PROBLEM TO WORK ON:
Print all of the data exactly.

[Modeling code records]
>> Start
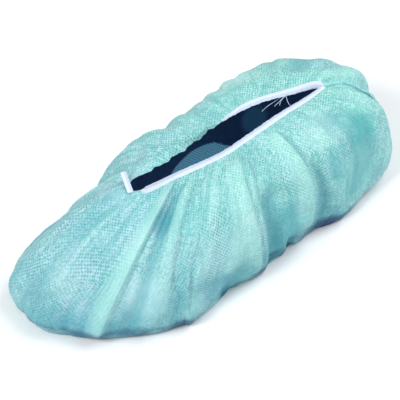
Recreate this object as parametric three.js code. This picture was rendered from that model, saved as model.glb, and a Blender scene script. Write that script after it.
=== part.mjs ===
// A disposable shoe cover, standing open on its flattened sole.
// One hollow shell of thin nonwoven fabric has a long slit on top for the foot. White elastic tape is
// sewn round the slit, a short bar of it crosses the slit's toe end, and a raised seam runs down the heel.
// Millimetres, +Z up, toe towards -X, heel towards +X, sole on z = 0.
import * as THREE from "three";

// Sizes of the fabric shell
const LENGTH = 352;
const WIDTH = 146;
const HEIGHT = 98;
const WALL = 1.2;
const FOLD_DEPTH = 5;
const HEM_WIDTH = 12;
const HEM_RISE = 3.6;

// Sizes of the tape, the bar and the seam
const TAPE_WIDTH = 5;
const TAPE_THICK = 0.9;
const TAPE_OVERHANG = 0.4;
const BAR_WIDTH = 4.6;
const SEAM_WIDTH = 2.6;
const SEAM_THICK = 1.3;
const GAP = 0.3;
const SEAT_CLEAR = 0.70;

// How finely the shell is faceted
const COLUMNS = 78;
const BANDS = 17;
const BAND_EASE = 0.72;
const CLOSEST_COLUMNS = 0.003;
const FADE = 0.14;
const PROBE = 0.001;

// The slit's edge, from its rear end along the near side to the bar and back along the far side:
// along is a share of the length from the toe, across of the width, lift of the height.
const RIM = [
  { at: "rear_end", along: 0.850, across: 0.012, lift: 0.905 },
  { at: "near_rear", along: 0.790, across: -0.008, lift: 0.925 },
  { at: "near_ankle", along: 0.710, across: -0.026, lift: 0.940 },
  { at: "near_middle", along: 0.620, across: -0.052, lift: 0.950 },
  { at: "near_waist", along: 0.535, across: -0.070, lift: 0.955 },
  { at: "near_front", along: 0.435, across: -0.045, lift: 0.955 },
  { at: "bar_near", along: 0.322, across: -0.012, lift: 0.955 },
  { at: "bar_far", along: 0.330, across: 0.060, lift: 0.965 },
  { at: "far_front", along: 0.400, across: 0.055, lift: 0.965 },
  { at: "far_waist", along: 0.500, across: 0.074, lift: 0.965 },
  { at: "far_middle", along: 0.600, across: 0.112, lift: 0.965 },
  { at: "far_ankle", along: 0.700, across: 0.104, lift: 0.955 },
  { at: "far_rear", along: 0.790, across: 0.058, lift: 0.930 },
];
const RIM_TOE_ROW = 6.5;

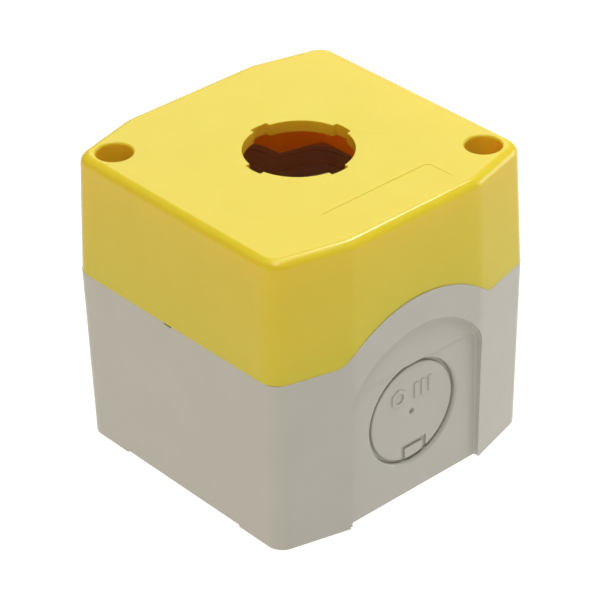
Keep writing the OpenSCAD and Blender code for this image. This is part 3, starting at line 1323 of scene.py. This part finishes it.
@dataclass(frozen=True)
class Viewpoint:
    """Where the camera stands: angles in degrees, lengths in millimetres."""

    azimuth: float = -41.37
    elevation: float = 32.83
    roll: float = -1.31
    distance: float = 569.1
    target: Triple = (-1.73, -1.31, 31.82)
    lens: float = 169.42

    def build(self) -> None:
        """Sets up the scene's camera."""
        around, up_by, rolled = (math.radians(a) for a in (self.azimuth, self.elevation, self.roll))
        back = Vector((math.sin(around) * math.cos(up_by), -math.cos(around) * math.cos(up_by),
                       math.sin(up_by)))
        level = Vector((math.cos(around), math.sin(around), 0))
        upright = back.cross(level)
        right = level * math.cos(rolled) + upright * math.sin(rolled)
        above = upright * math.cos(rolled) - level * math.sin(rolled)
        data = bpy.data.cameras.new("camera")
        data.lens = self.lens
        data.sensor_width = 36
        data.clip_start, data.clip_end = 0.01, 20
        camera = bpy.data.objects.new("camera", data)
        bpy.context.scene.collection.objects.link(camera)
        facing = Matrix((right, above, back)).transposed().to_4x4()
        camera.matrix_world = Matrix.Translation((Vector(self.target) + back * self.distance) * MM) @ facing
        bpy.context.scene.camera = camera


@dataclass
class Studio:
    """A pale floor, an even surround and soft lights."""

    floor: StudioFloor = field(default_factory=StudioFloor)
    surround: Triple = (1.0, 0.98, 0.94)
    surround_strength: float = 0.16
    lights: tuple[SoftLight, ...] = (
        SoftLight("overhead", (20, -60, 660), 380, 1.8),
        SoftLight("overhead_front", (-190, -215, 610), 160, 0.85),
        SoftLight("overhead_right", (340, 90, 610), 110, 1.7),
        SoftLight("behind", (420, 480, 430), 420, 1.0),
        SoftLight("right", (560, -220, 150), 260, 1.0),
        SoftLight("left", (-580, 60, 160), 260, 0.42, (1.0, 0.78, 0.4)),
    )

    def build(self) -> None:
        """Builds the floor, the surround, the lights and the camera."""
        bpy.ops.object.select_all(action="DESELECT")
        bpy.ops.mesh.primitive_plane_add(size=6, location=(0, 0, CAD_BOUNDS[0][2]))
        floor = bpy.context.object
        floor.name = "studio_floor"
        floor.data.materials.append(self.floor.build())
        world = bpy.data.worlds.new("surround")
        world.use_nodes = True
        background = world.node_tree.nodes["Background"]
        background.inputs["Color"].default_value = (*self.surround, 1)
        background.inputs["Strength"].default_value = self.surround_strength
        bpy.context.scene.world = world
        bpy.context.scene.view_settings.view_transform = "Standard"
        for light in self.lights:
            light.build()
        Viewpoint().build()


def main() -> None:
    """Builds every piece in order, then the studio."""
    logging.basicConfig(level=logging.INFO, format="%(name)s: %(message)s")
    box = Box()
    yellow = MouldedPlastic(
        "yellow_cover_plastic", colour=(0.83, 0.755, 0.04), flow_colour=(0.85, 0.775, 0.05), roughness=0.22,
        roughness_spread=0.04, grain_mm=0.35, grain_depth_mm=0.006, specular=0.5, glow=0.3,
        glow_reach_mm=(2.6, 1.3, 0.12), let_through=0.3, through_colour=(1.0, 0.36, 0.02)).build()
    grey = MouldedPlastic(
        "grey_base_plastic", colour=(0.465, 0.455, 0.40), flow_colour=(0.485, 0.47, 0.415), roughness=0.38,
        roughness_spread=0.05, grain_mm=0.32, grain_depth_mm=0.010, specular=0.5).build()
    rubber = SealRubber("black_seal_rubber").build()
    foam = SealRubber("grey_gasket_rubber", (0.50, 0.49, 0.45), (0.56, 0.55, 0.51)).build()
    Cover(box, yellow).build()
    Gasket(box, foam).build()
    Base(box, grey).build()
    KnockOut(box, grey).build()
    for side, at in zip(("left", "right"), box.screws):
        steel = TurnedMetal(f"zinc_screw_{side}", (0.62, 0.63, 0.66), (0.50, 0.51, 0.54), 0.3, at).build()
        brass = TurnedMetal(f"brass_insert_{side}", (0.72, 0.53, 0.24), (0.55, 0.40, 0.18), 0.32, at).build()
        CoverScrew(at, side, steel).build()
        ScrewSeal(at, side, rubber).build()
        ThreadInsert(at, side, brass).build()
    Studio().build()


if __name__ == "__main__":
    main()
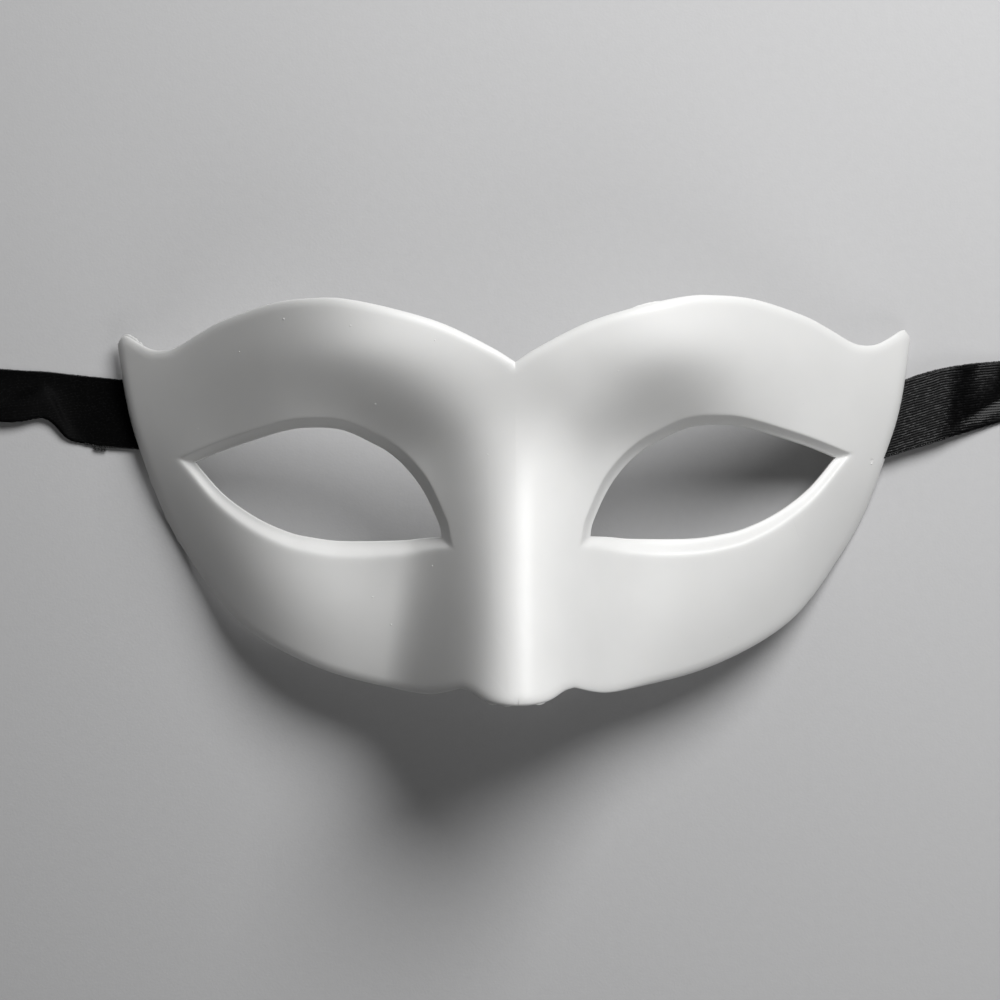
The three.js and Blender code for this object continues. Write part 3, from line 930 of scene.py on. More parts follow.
>> End
RIGHT ANSWER:
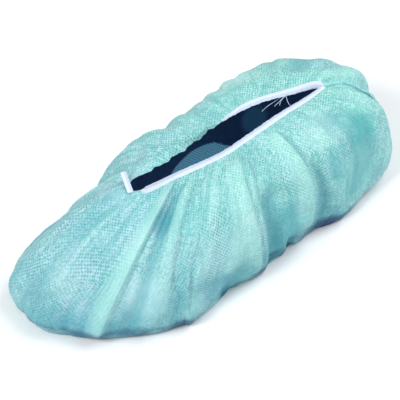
Recreate this object as parametric three.js code. This picture was rendered from that model, saved as model.glb, and a Blender scene script. Write that script after it.
=== part.mjs ===
// A disposable shoe cover, standing open on its flattened sole.
// One hollow shell of thin nonwoven fabric has a long slit on top for the foot. White elastic tape is
// sewn round the slit, a short bar of it crosses the slit's toe end, and a raised seam runs down the heel.
// Millimetres, +Z up, toe towards -X, heel towards +X, sole on z = 0.
import * as THREE from "three";

// Sizes of the fabric shell
const LENGTH = 352;
const WIDTH = 146;
const HEIGHT = 98;
const WALL = 1.2;
const FOLD_DEPTH = 5;
const HEM_WIDTH = 12;
const HEM_RISE = 3.6;

// Sizes of the tape, the bar and the seam
const TAPE_WIDTH = 5;
const TAPE_THICK = 0.9;
const TAPE_OVERHANG = 0.4;
const BAR_WIDTH = 4.6;
const SEAM_WIDTH = 2.6;
const SEAM_THICK = 1.3;
const GAP = 0.3;
const SEAT_CLEAR = 0.70;

// How finely the shell is faceted
const COLUMNS = 78;
const BANDS = 17;
const BAND_EASE = 0.72;
const CLOSEST_COLUMNS = 0.003;
const FADE = 0.14;
const PROBE = 0.001;

// The slit's edge, from its rear end along the near side to the bar and back along the far side:
// along is a share of the length from the toe, across of the width, lift of the height.
const RIM = [
  { at: "rear_end", along: 0.850, across: 0.012, lift: 0.905 },
  { at: "near_rear", along: 0.790, across: -0.008, lift: 0.925 },
  { at: "near_ankle", along: 0.710, across: -0.026, lift: 0.940 },
  { at: "near_middle", along: 0.620, across: -0.052, lift: 0.950 },
  { at: "near_waist", along: 0.535, across: -0.070, lift: 0.955 },
  { at: "near_front", along: 0.435, across: -0.045, lift: 0.955 },
  { at: "bar_near", along: 0.322, across: -0.012, lift: 0.955 },
  { at: "bar_far", along: 0.330, across: 0.060, lift: 0.965 },
  { at: "far_front", along: 0.400, across: 0.055, lift: 0.965 },
  { at: "far_waist", along: 0.500, across: 0.074, lift: 0.965 },
  { at: "far_middle", along: 0.600, across: 0.112, lift: 0.965 },
  { at: "far_ankle", along: 0.700, across: 0.104, lift: 0.955 },
  { at: "far_rear", along: 0.790, across: 0.058, lift: 0.930 },
];
const RIM_TOE_ROW = 6.5;

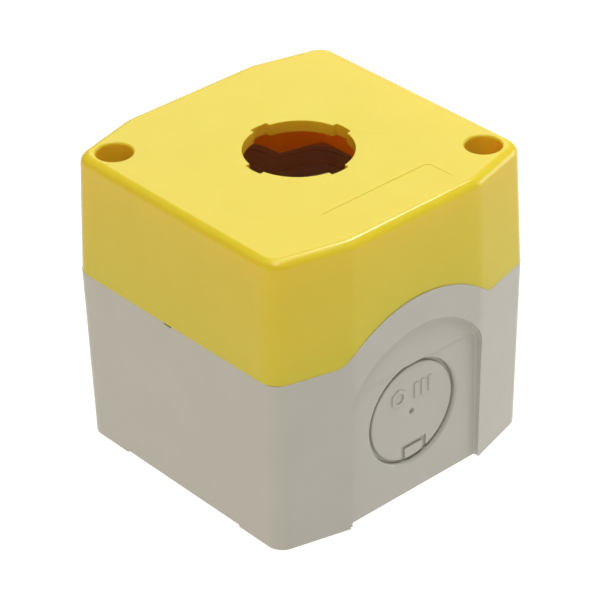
Keep writing the OpenSCAD and Blender code for this image. This is part 3, starting at line 1323 of scene.py. This part finishes it.
@dataclass(frozen=True)
class Viewpoint:
    """Where the camera stands: angles in degrees, lengths in millimetres."""

    azimuth: float = -41.37
    elevation: float = 32.83
    roll: float = -1.31
    distance: float = 569.1
    target: Triple = (-1.73, -1.31, 31.82)
    lens: float = 169.42

    def build(self) -> None:
        """Sets up the scene's camera."""
        around, up_by, rolled = (math.radians(a) for a in (self.azimuth, self.elevation, self.roll))
        back = Vector((math.sin(around) * math.cos(up_by), -math.cos(around) * math.cos(up_by),
                       math.sin(up_by)))
        level = Vector((math.cos(around), math.sin(around), 0))
        upright = back.cross(level)
        right = level * math.cos(rolled) + upright * math.sin(rolled)
        above = upright * math.cos(rolled) - level * math.sin(rolled)
        data = bpy.data.cameras.new("camera")
        data.lens = self.lens
        data.sensor_width = 36
        data.clip_start, data.clip_end = 0.01, 20
        camera = bpy.data.objects.new("camera", data)
        bpy.context.scene.collection.objects.link(camera)
        facing = Matrix((right, above, back)).transposed().to_4x4()
        camera.matrix_world = Matrix.Translation((Vector(self.target) + back * self.distance) * MM) @ facing
        bpy.context.scene.camera = camera


@dataclass
class Studio:
    """A pale floor, an even surround and soft lights."""

    floor: StudioFloor = field(default_factory=StudioFloor)
    surround: Triple = (1.0, 0.98, 0.94)
    surround_strength: float = 0.16
    lights: tuple[SoftLight, ...] = (
        SoftLight("overhead", (20, -60, 660), 380, 1.8),
        SoftLight("overhead_front", (-190, -215, 610), 160, 0.85),
        SoftLight("overhead_right", (340, 90, 610), 110, 1.7),
        SoftLight("behind", (420, 480, 430), 420, 1.0),
        SoftLight("right", (560, -220, 150), 260, 1.0),
        SoftLight("left", (-580, 60, 160), 260, 0.42, (1.0, 0.78, 0.4)),
    )

    def build(self) -> None:
        """Builds the floor, the surround, the lights and the camera."""
        bpy.ops.object.select_all(action="DESELECT")
        bpy.ops.mesh.primitive_plane_add(size=6, location=(0, 0, CAD_BOUNDS[0][2]))
        floor = bpy.context.object
        floor.name = "studio_floor"
        floor.data.materials.append(self.floor.build())
        world = bpy.data.worlds.new("surround")
        world.use_nodes = True
        background = world.node_tree.nodes["Background"]
        background.inputs["Color"].default_value = (*self.surround, 1)
        background.inputs["Strength"].default_value = self.surround_strength
        bpy.context.scene.world = world
        bpy.context.scene.view_settings.view_transform = "Standard"
        for light in self.lights:
            light.build()
        Viewpoint().build()


def main() -> None:
    """Builds every piece in order, then the studio."""
    logging.basicConfig(level=logging.INFO, format="%(name)s: %(message)s")
    box = Box()
    yellow = MouldedPlastic(
        "yellow_cover_plastic", colour=(0.83, 0.755, 0.04), flow_colour=(0.85, 0.775, 0.05), roughness=0.22,
        roughness_spread=0.04, grain_mm=0.35, grain_depth_mm=0.006, specular=0.5, glow=0.3,
        glow_reach_mm=(2.6, 1.3, 0.12), let_through=0.3, through_colour=(1.0, 0.36, 0.02)).build()
    grey = MouldedPlastic(
        "grey_base_plastic", colour=(0.465, 0.455, 0.40), flow_colour=(0.485, 0.47, 0.415), roughness=0.38,
        roughness_spread=0.05, grain_mm=0.32, grain_depth_mm=0.010, specular=0.5).build()
    rubber = SealRubber("black_seal_rubber").build()
    foam = SealRubber("grey_gasket_rubber", (0.50, 0.49, 0.45), (0.56, 0.55, 0.51)).build()
    Cover(box, yellow).build()
    Gasket(box, foam).build()
    Base(box, grey).build()
    KnockOut(box, grey).build()
    for side, at in zip(("left", "right"), box.screws):
        steel = TurnedMetal(f"zinc_screw_{side}", (0.62, 0.63, 0.66), (0.50, 0.51, 0.54), 0.3, at).build()
        brass = TurnedMetal(f"brass_insert_{side}", (0.72, 0.53, 0.24), (0.55, 0.40, 0.18), 0.32, at).build()
        CoverScrew(at, side, steel).build()
        ScrewSeal(at, side, rubber).build()
        ThreadInsert(at, side, brass).build()
    Studio().build()


if __name__ == "__main__":
    main()
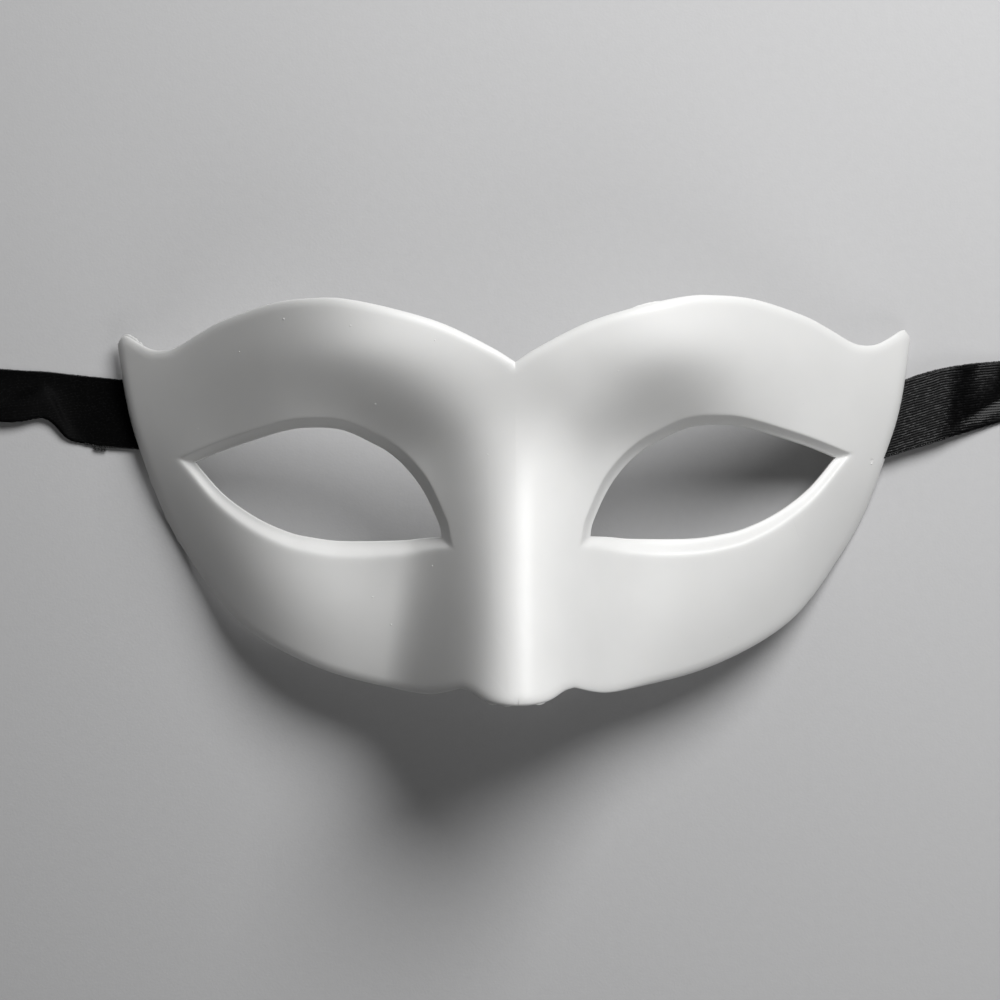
The three.js and Blender code for this object continues. Write part 3, from line 930 of scene.py on. More parts follow.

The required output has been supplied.